Yes, we enjoyed the comparisons to Jasper Johns and the amateur paintings of Bob Dylan, and this:
The two paintings could be said to depict the introverted self-absorption for which Mr. Bush is known. Perhaps, he is trying to cleanse himself in a more metaphorical way, seeking a kind of redemption from his less fortuitous decisions as president. At the same time, whatever is going on psychologically, the paintings suggest a man, a painter at ease with his body.
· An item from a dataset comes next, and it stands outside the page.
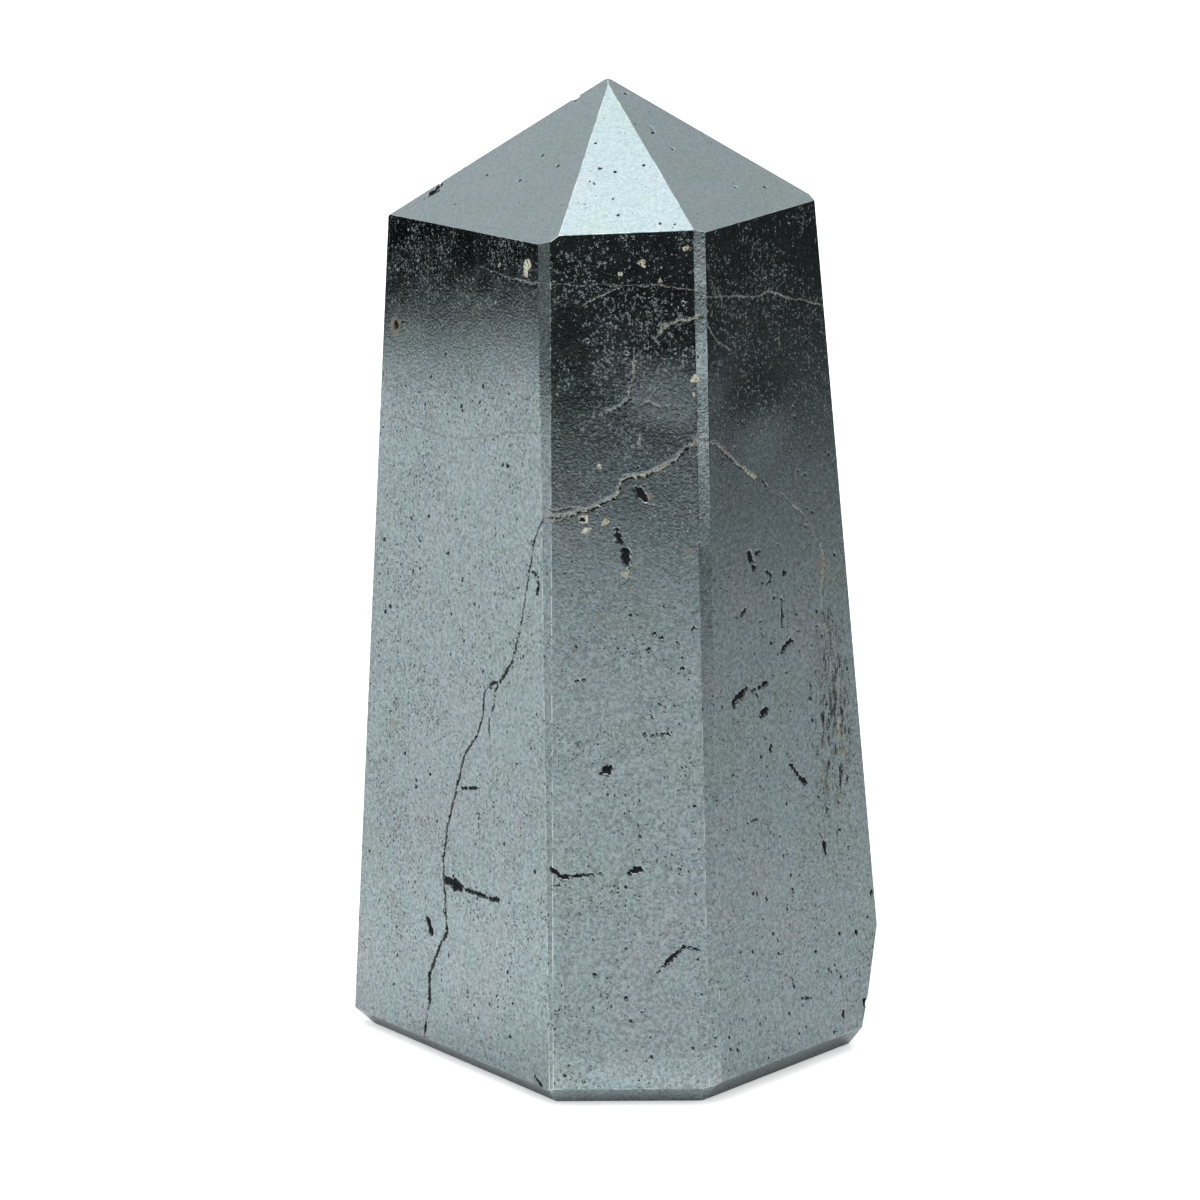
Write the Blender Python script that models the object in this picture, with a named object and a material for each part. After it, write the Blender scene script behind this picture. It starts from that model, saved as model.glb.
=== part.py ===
# Hematite point: a tower sawn and ground from one lump of massive hematite, standing on its base.
# The front is the narrow face (-Y). Sizes are in millimetres and degrees, the model in metres.
import math
import random

import bpy
import bmesh
from mathutils import Matrix, Vector

MM = 0.001
HEIGHT = 89.8            # base to the blunt tip
BLOCK = 200.0            # rough block that the facets are ground from
SEED = 26

# Each facet is (azimuth, reach, lean). Azimuth 0 faces the front and a positive one is turned to
# the right. Reach is how far out the facet crosses the base, and lean how far it tips backwards.
SIDES = {
    "left": (-53.1, 17.8, 2.2),
    "front": (0.9, 22.1, 4.15),
    "right": (50.0, 21.2, 3.6),
    "back_right": (127.2, 19.05, 5.0),
    "back": (180.0, 22.2, 4.0),
    "back_left": (-129.8, 21.0, 2.5),
}
# Narrow strips ground along three of the long edges.
STRIPS = {
    "left_front_strip": (-36.8, 21.03, 3.25),
    "front_right_strip": (22.75, 23.62, 4.3),
    "back_left_strip": (-155.0, 23.65, 3.2),
}
# Crown facets are (azimuth, height at which the facet crosses the axis, slope from level).
CROWN = {
    "left_crown": (-52.1, 90.15, 41.5),
    "front_crown": (-2.0, 89.9, 36.0),
    "right_crown": (43.0, 89.5, 34.1),
    "back_right_crown": (124.0, 89.8, 38.0),
    "back_crown": (180.0, 90.3, 36.0),
    "back_left_crown": (-129.8, 90.5, 37.2),
}
# Base bevels are (height, width) under each face.
BEVELS = {
    "left": (1.5, 1.4),
    "left_front_strip": (1.6, 1.3),
    "front": (1.7, 1.75),
    "front_right_strip": (1.9, 1.9),
    "right": (2.15, 2.05),
    "back_right": (1.8, 1.8),
    "back": (1.7, 1.7),
    "back_left": (1.6, 1.6),
}
# The lower right corner is broken back in two steps.
BROKEN_CORNER = {
    "break_upper": (105.0, 20.85, -11.2),
    "break_lower": (105.0, 20.45, -15.5),
}

# Places on a facet are (millimetres to the right of its middle line, height).
# The long fissure runs down the left face, from the front edge to the base.
FISSURE_WIDTH = 0.44
FISSURE = [
    ("left", [(10.5, 52.8), (9.3, 50.8), (8.5, 46.8), (7.6, 42.5), (6.5, 39.4), (4.7, 37.2),
              (3.1, 36.7), (2.3, 35.6), (2.3, 33.7), (1.4, 31.6), (-0.5, 29.4), (-1.5, 26.3),
              (-2.8, 22.4), (-3.4, 18.9), (-3.0, 15.6), (-2.5, 12.3), (-3.6, 10.8), (-5.2, 7.6),
              (-5.0, 5.3), (-5.8, 1.5)]),
]
# Seams of softer vein mineral, ground a little lower than the stone. The last two are guessed.
VEIN_WIDTH = 0.3
VEINS = [
    [("front", [(-6.6, 52.8), (-4.0, 53.7), (-1.2, 54.5), (0.2, 55.1), (1.3, 56.6), (3.5, 57.4),
                (6.0, 58.9)]),
     ("front_right_strip", [(-0.2, 59.7)]),
     ("right", [(-6.9, 59.5), (-5.7, 58.5), (-4.2, 57.3), (-1.6, 55.7)])],
    [("right", [(2.2, 53.6), (5.0, 51.5), (7.5, 48.2), (7.4, 44.0), (7.4, 40.1), (9.0, 38.0),
                (9.5, 33.1), (9.1, 30.5), (9.8, 25.3), (11.2, 22.2)])],
    [("back_right", [(-9.6, 61.5), (-6.2, 60.2), (-2.5, 61.0), (1.4, 58.6), (4.8, 57.9)])],
    [("back_left", [(-6.0, 33.5), (-2.8, 36.1), (0.4, 36.9), (4.4, 40.2), (6.6, 40.6)])],
]
# Scars are (width, places), the broken and plucked spots that grinding left.
SCARS = {
    "left": [
        (0.9, [(-2.5, 17.2), (-0.6, 17.0)]),
        (0.45, [(0.2, 16.9), (4.4, 16.7), (5.8, 16.4)]),
        (0.45, [(9.4, 47.7), (10.4, 46.5)]),
        (0.6, [(-5.8, 13.2), (-4.7, 11.1)]),
        (0.3, [(-1.0, 26.3), (2.4, 27.0)]),
        (0.3, [(3.1, 25.0), (3.2, 23.0)]),
        (0.4, [(-10.7, 21.2), (-10.6, 19.8)]),
        (0.35, [(11.4, 2.6), (12.7, 1.9)]),
    ],
    "front": [
        (0.45, [(0.3, 52.4), (0.9, 51.3), (1.4, 49.0), (1.1, 47.7)]),
        (0.6, [(2.3, 55.3), (3.3, 54.2)]),
        (0.35, [(3.5, 33.9), (4.7, 34.2), (6.2, 35.2)]),
        (0.7, [(-0.9, 30.7), (-0.3, 31.0)]),
        (0.8, [(0.8, 21.4), (2.3, 21.7)]),
        (0.55, [(-6.1, 21.9), (-5.0, 21.1), (-2.4, 21.2), (-1.4, 21.3)]),
        (0.5, [(-5.1, 20.4), (-5.3, 19.9)]),
        (0.45, [(3.5, 12.4), (4.4, 13.3), (5.9, 14.7), (7.3, 14.4)]),
    ],
    "right": [
        (0.45, [(-3.5, 49.0), (-2.3, 47.4)]),
        (0.5, [(-0.6, 46.9), (-1.0, 45.5)]),
        (0.45, [(1.2, 44.6), (1.1, 41.7)]),
        (0.35, [(-4.4, 43.9), (-5.8, 43.2), (-5.8, 42.4)]),
        (0.55, [(0.5, 38.8), (1.9, 39.7), (3.3, 39.8)]),
        (0.6, [(-8.1, 35.6), (-6.7, 36.4), (-3.9, 36.3), (-2.0, 36.6)]),
        (0.35, [(-2.5, 34.2), (-3.5, 33.6)]),
        (0.45, [(1.4, 27.0), (2.4, 25.9), (3.3, 25.6)]),
        (0.35, [(-5.0, 24.8), (-3.1, 24.9)]),
        (0.55, [(6.2, 21.6), (6.5, 19.5)]),
        (0.35, [(0.6, 9.5), (1.1, 8.2)]),
        (0.35, [(1.9, 7.1), (3.8, 6.7)]),
        (0.5, [(8.3, 4.7), (8.2, 3.7)]),
    ],
    "left_crown": [
        (0.8, [(-11.5, 78.9), (-11.3, 79.8)]),
    ],
    "right_crown": [
        (0.35, [(-0.7, 88.7), (0.5, 88.6)]),
        (0.4, [(-0.3, 86.1), (-0.8, 85.3)]),
    ],
    "back_right": [
        (0.5, [(-6.0, 17.0), (-4.4, 18.4), (-2.8, 18.2)]),
        (0.4, [(3.2, 44.0), (3.6, 41.5)]),
        (0.7, [(1.5, 29.0), (2.6, 29.4)]),
    ],
    "back": [
        (0.45, [(-3.5, 26.0), (-1.6, 24.6), (0.6, 24.9)]),
        (0.4, [(2.8, 52.0), (3.4, 49.6), (2.9, 48.1)]),
        (0.7, [(3.0, 12.0), (4.1, 11.6)]),
    ],
    "back_left": [
        (0.5, [(-5.0, 22.0), (-3.7, 20.6), (-1.9, 20.9)]),
        (0.35, [(2.4, 55.0), (2.2, 52.8)]),
        (0.8, [(4.5, 9.5), (5.3, 10.1)]),
    ],
}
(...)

But still. Maureen Dowd in a Sunday column also could not resist this minor gold mine, with such comments as: “The man can handle a brush. And we thought he could only clear brush.” But then she warned about the loss of privacy in the new tech world:
The instant gratification they offer makes us shortsighted in an unprecedented way. It’s insane how vulnerable we’ve made ourselves, like drunks failing to look around as they walk into traffic. Hackers could shut down the way we live, and if they hacked into drones or nuclear codes, determine the way we die. If you think it through, which most of us avoid, the prospect of Techmaggedon is terrifying.
Just recently, of course, the Times reported on its own broad victimization and exposure—by Chinese hackers.